Topics arose on Friday that I would be interested in pursuing if anyone else 
shares the interest

We briefly talked about story and evocation versus representation

I claimed that a words and pictures can be placed on a continuum between 
representational and evocative. A journal article being closer to 
representation, poetry closer to evocative. Pictures are more likely to be 
evocative (although the typical "here I am at the Grand Canyon" pic is mostly 
representative) because sight dominates our senses and text has to be processed 
via the left-brain before we can make sense of / react to it.

Stories can be fixed on the same spectrum. I have spent a lot of time working 
with story within the world of software development. Although story has been a 
constant in software (e.g.UML Use Cases, Agile User Stories) they have been 
nearly useless because they are representational - requirement capture - in 
nature and stripped of evocative context.
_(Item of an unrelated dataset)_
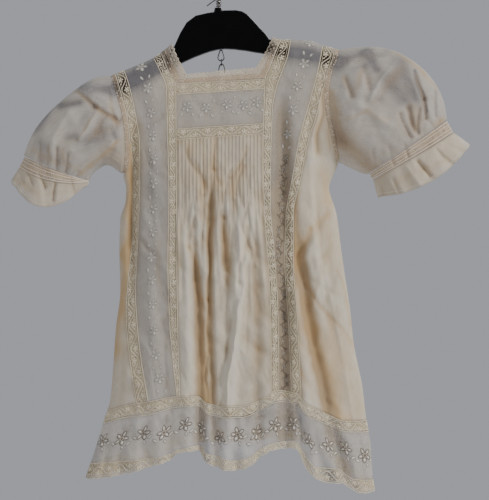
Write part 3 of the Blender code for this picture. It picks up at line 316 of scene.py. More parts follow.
# across and down of both ends, half width, rise
FRONT_CREASES = [
    (121, 280, 85, 331, 3.5, -2.4), (139, 322, 114, 388, 3.2, -1.6), (103, 335, 123, 410, 3.0, -1.3),
    (96, 350, 128, 372, 2.6, -1.2), (-61, 177, -84, 196, 3.0, -1.6), (-34, 217, -16, 254, 3.0, -1.0),
    (-28, 298, -31, 319, 2.6, -1.3), (-31, 319, -24, 355, 2.8, -1.9), (-24, 355, -21, 380, 2.6, -1.7),
    (-8, 288, -10, 377, 2.2, -2.2), (-10, 377, -13, 487, 2.2, -2.4), (6, 288, 10, 344, 2.4, -1.9),
    (10, 344, 9, 440, 2.6, -1.7), (32, 298, 20, 358, 2.4, -1.9), (20, 358, 12, 430, 2.4, -1.4),
    (-5, 199, -5, 234, 2.6, -1.6), (-5, 234, 1, 251, 3.2, -1.2), (32, 213, 15, 245, 2.2, -1.0),
    (-33, 214, -16, 248, 2.4, -1.0), (-22, 225, -14, 262, 2.0, -1.0), (116, 140, 106, 215, 2.2, -2.2),
    (124, 150, 120, 214, 2.0, -1.4), (111, 150, 101, 220, 2.0, 1.4),
    (-90, 190, -97, 320, 4.5, -4.2), (84, 262, 90, 480, 5.0, -3.0), (101, 297, 88, 327, 3.6, -2.0),
    (96, 360, 112, 384, 2.4, -1.8), (112, 384, 151, 429, 2.4, -1.6), (83, 334, 96, 360, 2.4, -1.6),
    (107, 303, 96, 330, 4.0, 1.6), (31, 328, 24, 377, 2.0, 2.4), (24, 377, 8, 487, 2.0, 2.8),
    (37, 290, 41, 340, 2.4, -1.4), (14, 400, 2, 470, 2.2, -1.8), (-60, 400, -56, 470, 2.6, -1.2),
    (124, 330, 101, 384, 2.6, 1.4), (128, 300, 108, 350, 2.4, -1.2),
    (-8, 262, -12, 290, 2.6, -1.4), (4, 262, 6, 288, 2.6, -1.4), (-23, 278, -31, 300, 2.6, -1.2),
    (-16, 262, -17, 296, 1.8, -1.6), (27, 232, 20, 262, 2.0, -1.4), (14, 236, 8, 262, 1.8, -1.4),
    (30, 272, 27, 318, 2.6, -1.4), (16, 268, 36, 330, 2.4, -1.2), (-119, 537, -127, 572, 3.0, -2.0),
    (-106, 540, -104, 566, 2.6, -1.8), (-19, 487, -19, 545, 2.6, -2.4), (0, 487, 2, 548, 3.0, -2.6),
    (86, 487, 92, 546, 3.0, -2.6), (-52, 492, -50, 548, 2.4, -1.6), (44, 486, 48, 536, 2.4, -1.6),
    (128, 508, 136, 570, 2.8, -2.0), (150, 512, 162, 578, 2.8, -2.0),
]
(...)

Nick raised the issue of being contrarian with regards science and could get no 
one to admit to anything beyond ignoring doctor's orders. This conversation 
also briefly touched on conspiracies and the possibility of a conspiracy 
without conspirators.

My frequent COVID contrariness is, I think, an example of what Nick was looking 
for. It certainly contains the arrogance of thinking I am better informed with 
regard relevant data than what is contained in the models and prognostications 
put forward by the experts.

Also, I would assert that the "Deep State" is a real thing, and an exemplar of 
a conspiracy without conspirators.

Thirdly, we talked about charity and the gap between personal and 
institutional. Contrary to Steve, who noted he grew up absent any kind of 
religious charitable context, I grew up in a culture where personal charity, 
awareness, and mutual aid was ubiquitous and constant. Welfare was distributed 
with every Bishop (roughly equivalent to parish priest - responsible for 
100-150 families) had full authority to grant food, clothing, housing, etc. 
assistance to anyone within his Ward. Social contact, both in church services 
but also via activities like Family Home Teaching, meant that everyone in the 
Ward was aware of the needs of everyone else and the Bishop was fully informed 
as well. When families, even communities, experienced disaster, it was 
rectified in a matter of days and months. Similar things have been observed in 
Mennonite and Amish communities.

The social system integrated with the LDS religion (or Amish or Mennonite) can 
provide both the personal and the institutional support, and charity, that will 
forever elude bureaucratic government.